-- Start --

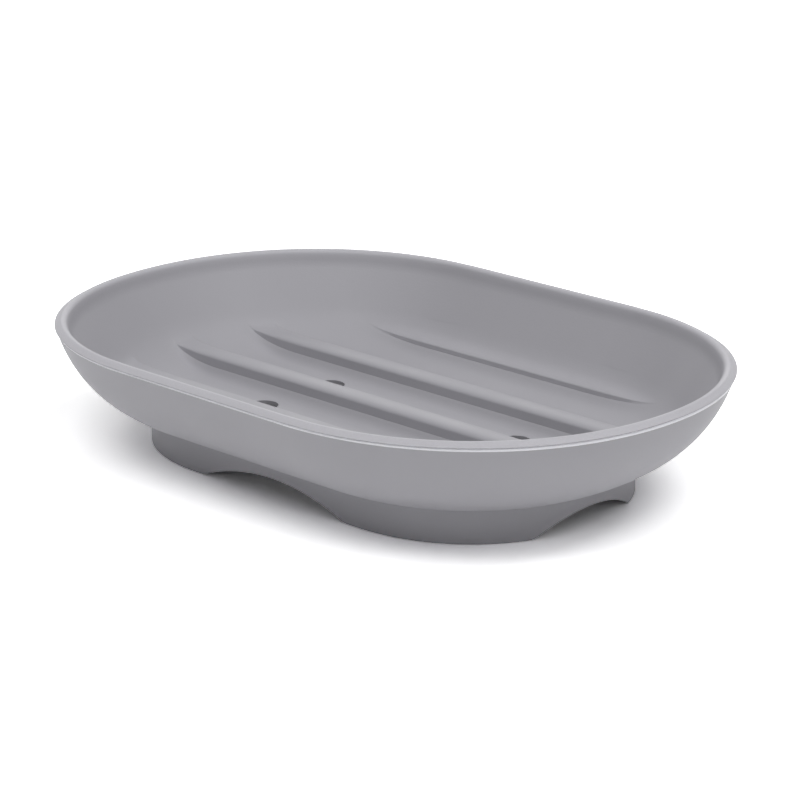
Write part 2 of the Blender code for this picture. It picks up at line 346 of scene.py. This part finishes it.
def add_floor():
    """White disc that keeps the dish's shadow; the white world goes on beyond its edge."""
    bpy.ops.mesh.primitive_circle_add(vertices=FLOOR_SIDES, radius=FLOOR_RADIUS, fill_type="NGON")
    floor = bpy.context.object
    floor.name = "floor"
    material, nodes, links, shader = new_material("floor_white")
    nodes.remove(shader)
    lit = nodes.new("ShaderNodeBsdfDiffuse")
    lit.inputs["Color"].default_value = FLOOR_WHITE
    seen = nodes.new("ShaderNodeBsdfDiffuse")
    seen.inputs["Color"].default_value = FLOOR_SEEN
    mix = nodes.new("ShaderNodeMixShader")
    links.new(seen_directly(material.node_tree), mix.inputs["Fac"])
    links.new(lit.outputs["BSDF"], mix.inputs[1])
    links.new(seen.outputs["BSDF"], mix.inputs[2])
    links.new(mix.outputs["Shader"], nodes["Material Output"].inputs["Surface"])
    floor.data.materials.append(material)


def add_world():
    """White where it is seen, and dark otherwise: the softboxes light the dish."""
    world = bpy.data.worlds.new("studio")
    world.use_nodes = True
    nodes = world.node_tree.nodes
    backdrop = nodes["Background"]
    backdrop.inputs["Color"].default_value = WORLD_WHITE
    world.node_tree.links.new(seen_directly(world.node_tree), backdrop.inputs["Strength"])
    bpy.context.scene.world = world


def end_arc(angles):
    """Points and outward normals of the quarter end at +X +Y, from its tip (0) to its side (90 degrees)."""
    power = 2 / END_FULLNESS
    along = np.clip(np.cos(angles), 0.0, 1.0)
    along[angles >= math.pi / 2 - TINY] = 0.0
    across = np.sin(angles)
    points = np.stack([HALF_STRAIGHT + END_RADIUS * along ** power, END_RADIUS * across ** power], axis=1)
    normals = np.stack([along ** (2 - power), across ** (2 - power)], axis=1)
    return points, normals / np.linalg.norm(normals, axis=1)[:, None]


def inset_at(x, y):
    """How far inside the outline each point of a plan lies, found by closing in on the nearest edge."""
    power = 2 / END_FULLNESS
    along = np.clip(np.abs(x) - HALF_STRAIGHT, 0.0, None)
    across = np.abs(y)
    inset = END_RADIUS - np.hypot(along, across)
    for _ in range(INSET_PASSES):
        reach = np.hypot(along, across) + TINY
        normal_x, normal_y = along / reach, across / reach
        for _ in range(NORMAL_PASSES):
            foot_x = np.clip(along + inset * normal_x, 0.0, None)
            foot_y = np.clip(across + inset * normal_y, 0.0, None)
            angle = np.arctan2(foot_y ** (1 / power), foot_x ** (1 / power))
            normal_x = np.clip(np.cos(angle), 0.0, 1.0) ** (2 - power)
            normal_y = np.clip(np.sin(angle), 0.0, 1.0) ** (2 - power)
            size = np.hypot(normal_x, normal_y)
            normal_x, normal_y = normal_x / size, normal_y / size
        edge_x = END_RADIUS * np.clip(np.cos(angle), 0.0, 1.0) ** power
        edge_y = END_RADIUS * np.clip(np.sin(angle), 0.0, 1.0) ** power
        inset = (edge_x - along) * normal_x + (edge_y - across) * normal_y
    return inset


def bowl_curve(depth):
    """(inset, height) points of the bowl at a depth inside the base's outside, from its top to the floor."""
    end = np.array((FLOOR_INSET, FLOOR_HEIGHT - BOWL_DEPTH))
    first = WALL_TOP + FLARE * FLARE_LENGTH
    last = end - np.array((FLOOR_REACH, 0.0))
    t = np.linspace(0.0, 1.0, CURVE_STEPS + 1)[:, None]
    s = 1 - t
    points = s ** 3 * WALL_TOP + 3 * s * s * t * first + 3 * s * t * t * last + t ** 3 * end
    tangent = s * s * (first - WALL_TOP) + 2 * s * t * (last - first) + t * t * (end - last)
    tangent /= np.linalg.norm(tangent, axis=1)[:, None]
    inward = np.stack([-tangent[:, 1], tangent[:, 0]], axis=1)
    above = WALL_TOP + depth * inward[0] - FLARE * HEIGHT
    return np.vstack([above, points + depth * inward])


def turn(start, corner, end):
    """Points of a soft turn from one straight stretch into the next."""
    t = np.linspace(0.0, 1.0, CURVE_STEPS + 1)[:, None]
    return (1 - t) ** 2 * start + 2 * t * (1 - t) * corner + t ** 2 * end


def inside_curve():
    """(inset, height) points of the tray's inside, from over the rim down lip and wall to the floor."""
    wall = np.array((math.cos(WALL_SLOPE), -math.sin(WALL_SLOPE)))
    start = WALL_TOP + BOWL_DEPTH * np.array((-FLARE[1], FLARE[0]))
    lip = start + FLARE * LIP_LENGTH
    corner = lip + wall * (lip[1] - FLOOR_HEIGHT) / math.sin(WALL_SLOPE)
    under_lip = turn(lip - FLARE * LIP_TURN, lip, lip + wall * LIP_TURN)
    into_floor = turn(corner - wall * WALL_TURN, corner, np.array((FLOOR_TURN_END, FLOOR_HEIGHT)))
    return np.vstack([start - FLARE * HEIGHT, start, under_lip, into_floor])


def below(curve, top):
    """The part of a curve under one height, starting at that height."""
    inset = np.interp(-top, -curve[:, 1], curve[:, 0])
    kept = curve[curve[:, 1] < top - CURVE_GAP]
    return np.vstack([(inset, top), kept])


def outside_of(curve, inset):
    """The part of a curve nearer the edge than an inset, ending there."""
    height = np.interp(inset, curve[:, 0], curve[:, 1])
    kept = curve[curve[:, 0] < inset - CURVE_GAP]
    return np.vstack([kept, (inset, height)])


def arc(inset, height, radius, start, end):
    """(inset, height) points of an arc about a centre; angle 0 is up and positive angles lean inwards."""
    angles = np.linspace(start, end, ROUND_STEPS + 1)
    return np.stack([inset + radius * np.sin(angles), height + radius * np.cos(angles)], axis=1)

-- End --

__SHORT EXERCISE__
Word for word, restate all of the data shown above.

__PROBLEM SOLUTION__
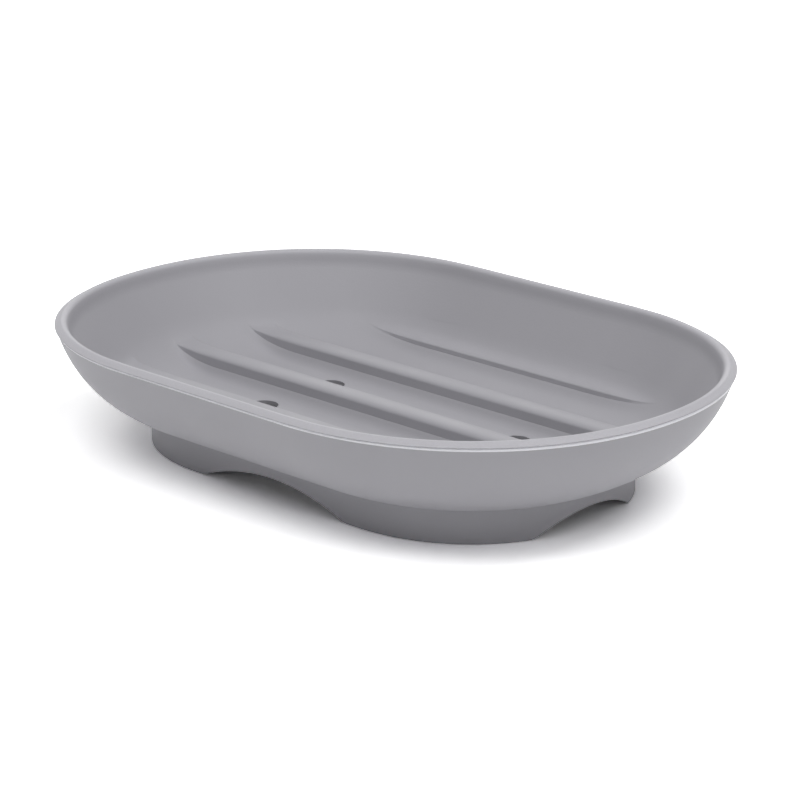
Write part 2 of the Blender code for this picture. It picks up at line 346 of scene.py. This part finishes it.
def add_floor():
    """White disc that keeps the dish's shadow; the white world goes on beyond its edge."""
    bpy.ops.mesh.primitive_circle_add(vertices=FLOOR_SIDES, radius=FLOOR_RADIUS, fill_type="NGON")
    floor = bpy.context.object
    floor.name = "floor"
    material, nodes, links, shader = new_material("floor_white")
    nodes.remove(shader)
    lit = nodes.new("ShaderNodeBsdfDiffuse")
    lit.inputs["Color"].default_value = FLOOR_WHITE
    seen = nodes.new("ShaderNodeBsdfDiffuse")
    seen.inputs["Color"].default_value = FLOOR_SEEN
    mix = nodes.new("ShaderNodeMixShader")
    links.new(seen_directly(material.node_tree), mix.inputs["Fac"])
    links.new(lit.outputs["BSDF"], mix.inputs[1])
    links.new(seen.outputs["BSDF"], mix.inputs[2])
    links.new(mix.outputs["Shader"], nodes["Material Output"].inputs["Surface"])
    floor.data.materials.append(material)


def add_world():
    """White where it is seen, and dark otherwise: the softboxes light the dish."""
    world = bpy.data.worlds.new("studio")
    world.use_nodes = True
    nodes = world.node_tree.nodes
    backdrop = nodes["Background"]
    backdrop.inputs["Color"].default_value = WORLD_WHITE
    world.node_tree.links.new(seen_directly(world.node_tree), backdrop.inputs["Strength"])
    bpy.context.scene.world = world


def end_arc(angles):
    """Points and outward normals of the quarter end at +X +Y, from its tip (0) to its side (90 degrees)."""
    power = 2 / END_FULLNESS
    along = np.clip(np.cos(angles), 0.0, 1.0)
    along[angles >= math.pi / 2 - TINY] = 0.0
    across = np.sin(angles)
    points = np.stack([HALF_STRAIGHT + END_RADIUS * along ** power, END_RADIUS * across ** power], axis=1)
    normals = np.stack([along ** (2 - power), across ** (2 - power)], axis=1)
    return points, normals / np.linalg.norm(normals, axis=1)[:, None]


def inset_at(x, y):
    """How far inside the outline each point of a plan lies, found by closing in on the nearest edge."""
    power = 2 / END_FULLNESS
    along = np.clip(np.abs(x) - HALF_STRAIGHT, 0.0, None)
    across = np.abs(y)
    inset = END_RADIUS - np.hypot(along, across)
    for _ in range(INSET_PASSES):
        reach = np.hypot(along, across) + TINY
        normal_x, normal_y = along / reach, across / reach
        for _ in range(NORMAL_PASSES):
            foot_x = np.clip(along + inset * normal_x, 0.0, None)
            foot_y = np.clip(across + inset * normal_y, 0.0, None)
            angle = np.arctan2(foot_y ** (1 / power), foot_x ** (1 / power))
            normal_x = np.clip(np.cos(angle), 0.0, 1.0) ** (2 - power)
            normal_y = np.clip(np.sin(angle), 0.0, 1.0) ** (2 - power)
            size = np.hypot(normal_x, normal_y)
            normal_x, normal_y = normal_x / size, normal_y / size
        edge_x = END_RADIUS * np.clip(np.cos(angle), 0.0, 1.0) ** power
        edge_y = END_RADIUS * np.clip(np.sin(angle), 0.0, 1.0) ** power
        inset = (edge_x - along) * normal_x + (edge_y - across) * normal_y
    return inset


def bowl_curve(depth):
    """(inset, height) points of the bowl at a depth inside the base's outside, from its top to the floor."""
    end = np.array((FLOOR_INSET, FLOOR_HEIGHT - BOWL_DEPTH))
    first = WALL_TOP + FLARE * FLARE_LENGTH
    last = end - np.array((FLOOR_REACH, 0.0))
    t = np.linspace(0.0, 1.0, CURVE_STEPS + 1)[:, None]
    s = 1 - t
    points = s ** 3 * WALL_TOP + 3 * s * s * t * first + 3 * s * t * t * last + t ** 3 * end
    tangent = s * s * (first - WALL_TOP) + 2 * s * t * (last - first) + t * t * (end - last)
    tangent /= np.linalg.norm(tangent, axis=1)[:, None]
    inward = np.stack([-tangent[:, 1], tangent[:, 0]], axis=1)
    above = WALL_TOP + depth * inward[0] - FLARE * HEIGHT
    return np.vstack([above, points + depth * inward])


def turn(start, corner, end):
    """Points of a soft turn from one straight stretch into the next."""
    t = np.linspace(0.0, 1.0, CURVE_STEPS + 1)[:, None]
    return (1 - t) ** 2 * start + 2 * t * (1 - t) * corner + t ** 2 * end


def inside_curve():
    """(inset, height) points of the tray's inside, from over the rim down lip and wall to the floor."""
    wall = np.array((math.cos(WALL_SLOPE), -math.sin(WALL_SLOPE)))
    start = WALL_TOP + BOWL_DEPTH * np.array((-FLARE[1], FLARE[0]))
    lip = start + FLARE * LIP_LENGTH
    corner = lip + wall * (lip[1] - FLOOR_HEIGHT) / math.sin(WALL_SLOPE)
    under_lip = turn(lip - FLARE * LIP_TURN, lip, lip + wall * LIP_TURN)
    into_floor = turn(corner - wall * WALL_TURN, corner, np.array((FLOOR_TURN_END, FLOOR_HEIGHT)))
    return np.vstack([start - FLARE * HEIGHT, start, under_lip, into_floor])


def below(curve, top):
    """The part of a curve under one height, starting at that height."""
    inset = np.interp(-top, -curve[:, 1], curve[:, 0])
    kept = curve[curve[:, 1] < top - CURVE_GAP]
    return np.vstack([(inset, top), kept])


def outside_of(curve, inset):
    """The part of a curve nearer the edge than an inset, ending there."""
    height = np.interp(inset, curve[:, 0], curve[:, 1])
    kept = curve[curve[:, 0] < inset - CURVE_GAP]
    return np.vstack([kept, (inset, height)])


def arc(inset, height, radius, start, end):
    """(inset, height) points of an arc about a centre; angle 0 is up and positive angles lean inwards."""
    angles = np.linspace(start, end, ROUND_STEPS + 1)
    return np.stack([inset + radius * np.sin(angles), height + radius * np.cos(angles)], axis=1)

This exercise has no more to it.